● Set exercise: Every record should be written out exactly, please.

__________________________________________________

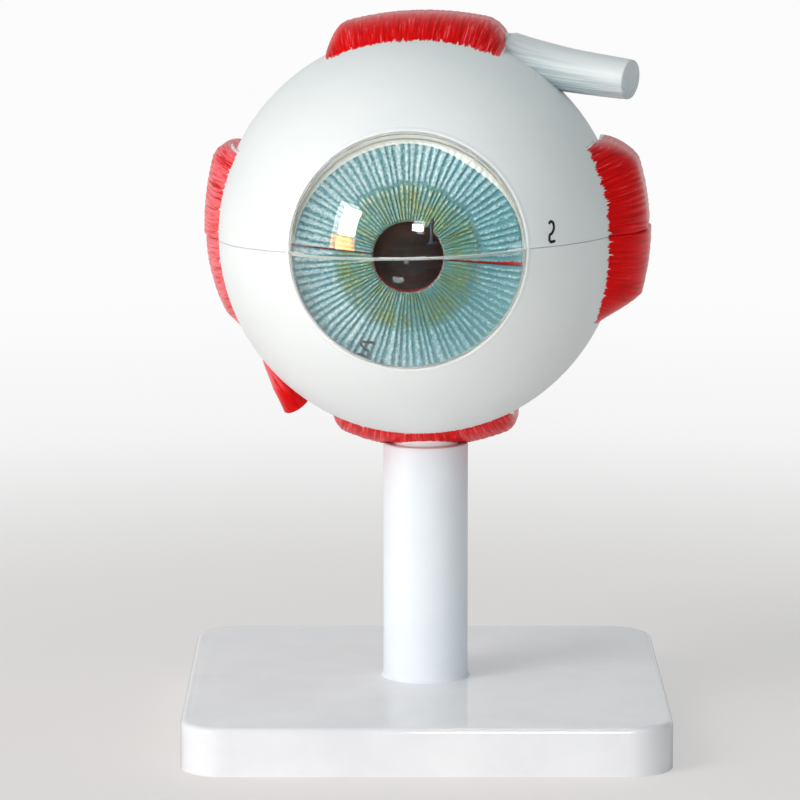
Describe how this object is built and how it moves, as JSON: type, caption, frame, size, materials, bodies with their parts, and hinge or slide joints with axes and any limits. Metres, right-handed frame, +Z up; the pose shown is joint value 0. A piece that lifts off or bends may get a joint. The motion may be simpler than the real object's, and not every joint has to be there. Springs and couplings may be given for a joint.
{
  "type": "eye anatomy model",
  "caption": "Classroom model of a human eye on a post and plate: hinged on a swivel pin, it lifts apart into shells, iris, lens and vitreous body.",
  "frame": {"origin": "centre of the square plate's underside", "axes": "+Z up along the post, the eye looks along -Y (turned slightly to its right), +X is the nasal side"},
  "size_m": [0.09, 0.09, 0.1347],
  "materials": {
    "white_plastic": "glossy moulded white plastic",
    "pin_plastic": "smooth white plastic",
    "shell_plastic": "satin moulded white plastic",
    "clear_plastic": "polished clear plastic",
    "muscle_red": "white plastic brushed with glossy red paint",
    "tendon_white": "white plastic with pale blue-grey brush strokes",
    "choroid_red": "matt plastic, painted dark red",
    "iris_blue": "moulded ridges, painted blue-grey",
    "ciliary_brown": "matt plastic, painted dark brown",
    "lens_clear": "polished clear plastic",
    "vitreous_clear": "polished clear plastic",
    "nerve_cream": "white plastic painted cream",
    "vessel_red": "painted red",
    "steel": "zinc-plated steel"
  },
  "bodies": {
    "stand": {"base_plate": "white_plastic", "post": "white_plastic", "post_screw": "steel"},
    "swivel_pin": {"swivel_pin": "pin_plastic"},
    "lower_eyeball": {"lower_sclera": "shell_plastic", "lower_cornea": "clear_plastic", "seam_dowels": "pin_plastic", "inferior_rectus": "muscle_red", "lower_medial_rectus": "muscle_red", "lower_lateral_rectus": "muscle_red", "inferior_oblique": "muscle_red", "optic_nerve": "nerve_cream", "central_vessels": "vessel_red"},
    "lower_uvea": {"lower_choroid": "choroid_red", "lower_iris": "iris_blue", "lower_ciliary_body": "ciliary_brown"},
    "vitreous": {"vitreous_body": "vitreous_clear"},
    "lens": {"lens": "lens_clear"},
    "upper_uvea": {"upper_choroid": "choroid_red", "upper_iris": "iris_blue", "upper_ciliary_body": "ciliary_brown"},
    "upper_eyeball": {"upper_sclera": "shell_plastic", "upper_cornea": "clear_plastic", "superior_rectus": "muscle_red", "upper_medial_rectus": "muscle_red", "upper_lateral_rectus": "muscle_red", "superior_oblique_tendon": "tendon_white"}
  },
  "joints": [
    {"name": "eyeball_swivel", "type": "hinge", "parent": "stand", "child": "swivel_pin", "pos_m": [0, 0, 0.045], "axis": [0, 0, 1], "continuous": true},
    {"name": "eyeball_lift", "type": "slide", "parent": "swivel_pin", "child": "lower_eyeball", "axis": [0, 0, 1], "range_m": [0, 0.025]},
    {"name": "lower_uvea_lift", "type": "slide", "parent": "lower_eyeball", "child": "lower_uvea", "axis": [-0.0228, 0.0227, 0.9995], "range_m": [0, 0.045]},
    {"name": "vitreous_lift", "type": "slide", "parent": "lower_uvea", "child": "vitreous", "axis": [-0.0228, 0.0227, 0.9995], "range_m": [0, 0.04]},
    {"name": "lens_lift", "type": "slide", "parent": "vitreous", "child": "lens", "axis": [-0.0244, 0.0019, 0.9997], "range_m": [0, 0.03]},
    {"name": "upper_uvea_lift", "type": "slide", "parent": "lens", "child": "upper_uvea", "axis": [-0.0228, 0.0227, 0.9995], "range_m": [0, 0.045]},
    {"name": "upper_shell_lift", "type": "slide", "parent": "upper_uvea", "child": "upper_eyeball", "axis": [-0.0228, 0.0227, 0.9995], "range_m": [0, 0.05]}
  ]
}
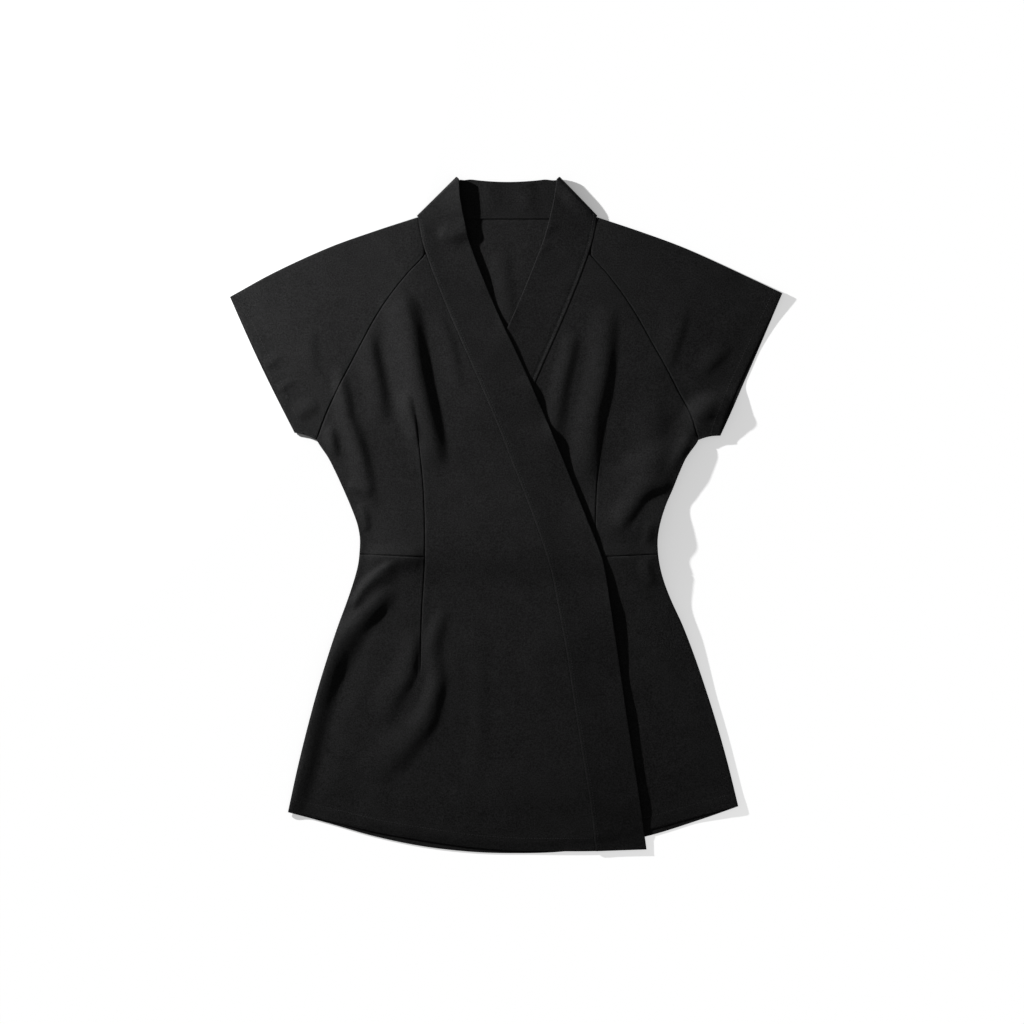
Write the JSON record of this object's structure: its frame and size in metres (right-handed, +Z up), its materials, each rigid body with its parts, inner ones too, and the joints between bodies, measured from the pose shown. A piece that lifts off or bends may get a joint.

__________________________________________________

● Expected answer:
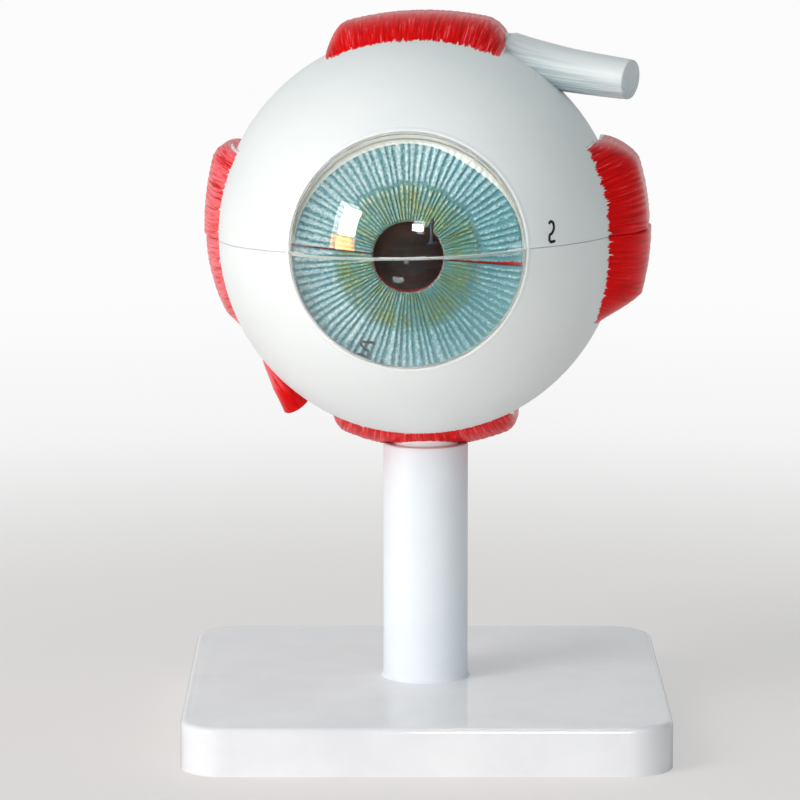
Describe how this object is built and how it moves, as JSON: type, caption, frame, size, materials, bodies with their parts, and hinge or slide joints with axes and any limits. Metres, right-handed frame, +Z up; the pose shown is joint value 0. A piece that lifts off or bends may get a joint. The motion may be simpler than the real object's, and not every joint has to be there. Springs and couplings may be given for a joint.
{
  "type": "eye anatomy model",
  "caption": "Classroom model of a human eye on a post and plate: hinged on a swivel pin, it lifts apart into shells, iris, lens and vitreous body.",
  "frame": {"origin": "centre of the square plate's underside", "axes": "+Z up along the post, the eye looks along -Y (turned slightly to its right), +X is the nasal side"},
  "size_m": [0.09, 0.09, 0.1347],
  "materials": {
    "white_plastic": "glossy moulded white plastic",
    "pin_plastic": "smooth white plastic",
    "shell_plastic": "satin moulded white plastic",
    "clear_plastic": "polished clear plastic",
    "muscle_red": "white plastic brushed with glossy red paint",
    "tendon_white": "white plastic with pale blue-grey brush strokes",
    "choroid_red": "matt plastic, painted dark red",
    "iris_blue": "moulded ridges, painted blue-grey",
    "ciliary_brown": "matt plastic, painted dark brown",
    "lens_clear": "polished clear plastic",
    "vitreous_clear": "polished clear plastic",
    "nerve_cream": "white plastic painted cream",
    "vessel_red": "painted red",
    "steel": "zinc-plated steel"
  },
  "bodies": {
    "stand": {"base_plate": "white_plastic", "post": "white_plastic", "post_screw": "steel"},
    "swivel_pin": {"swivel_pin": "pin_plastic"},
    "lower_eyeball": {"lower_sclera": "shell_plastic", "lower_cornea": "clear_plastic", "seam_dowels": "pin_plastic", "inferior_rectus": "muscle_red", "lower_medial_rectus": "muscle_red", "lower_lateral_rectus": "muscle_red", "inferior_oblique": "muscle_red", "optic_nerve": "nerve_cream", "central_vessels": "vessel_red"},
    "lower_uvea": {"lower_choroid": "choroid_red", "lower_iris": "iris_blue", "lower_ciliary_body": "ciliary_brown"},
    "vitreous": {"vitreous_body": "vitreous_clear"},
    "lens": {"lens": "lens_clear"},
    "upper_uvea": {"upper_choroid": "choroid_red", "upper_iris": "iris_blue", "upper_ciliary_body": "ciliary_brown"},
    "upper_eyeball": {"upper_sclera": "shell_plastic", "upper_cornea": "clear_plastic", "superior_rectus": "muscle_red", "upper_medial_rectus": "muscle_red", "upper_lateral_rectus": "muscle_red", "superior_oblique_tendon": "tendon_white"}
  },
  "joints": [
    {"name": "eyeball_swivel", "type": "hinge", "parent": "stand", "child": "swivel_pin", "pos_m": [0, 0, 0.045], "axis": [0, 0, 1], "continuous": true},
    {"name": "eyeball_lift", "type": "slide", "parent": "swivel_pin", "child": "lower_eyeball", "axis": [0, 0, 1], "range_m": [0, 0.025]},
    {"name": "lower_uvea_lift", "type": "slide", "parent": "lower_eyeball", "child": "lower_uvea", "axis": [-0.0228, 0.0227, 0.9995], "range_m": [0, 0.045]},
    {"name": "vitreous_lift", "type": "slide", "parent": "lower_uvea", "child": "vitreous", "axis": [-0.0228, 0.0227, 0.9995], "range_m": [0, 0.04]},
    {"name": "lens_lift", "type": "slide", "parent": "vitreous", "child": "lens", "axis": [-0.0244, 0.0019, 0.9997], "range_m": [0, 0.03]},
    {"name": "upper_uvea_lift", "type": "slide", "parent": "lens", "child": "upper_uvea", "axis": [-0.0228, 0.0227, 0.9995], "range_m": [0, 0.045]},
    {"name": "upper_shell_lift", "type": "slide", "parent": "upper_uvea", "child": "upper_eyeball", "axis": [-0.0228, 0.0227, 0.9995], "range_m": [0, 0.05]}
  ]
}
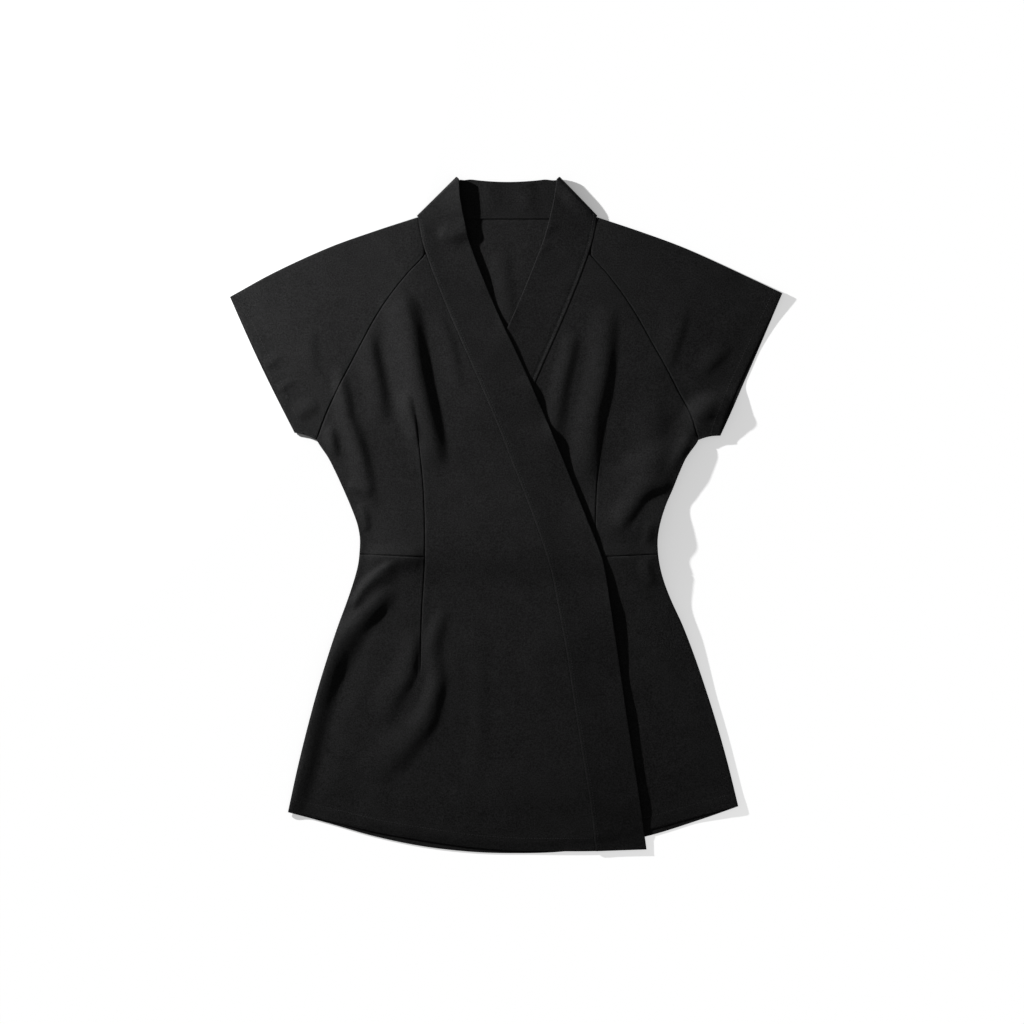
Write the JSON record of this object's structure: its frame and size in metres (right-handed, +Z up), its materials, each rigid body with its parts, inner ones too, and the joints between bodies, measured from the pose shown. A piece that lifts off or bends may get a joint.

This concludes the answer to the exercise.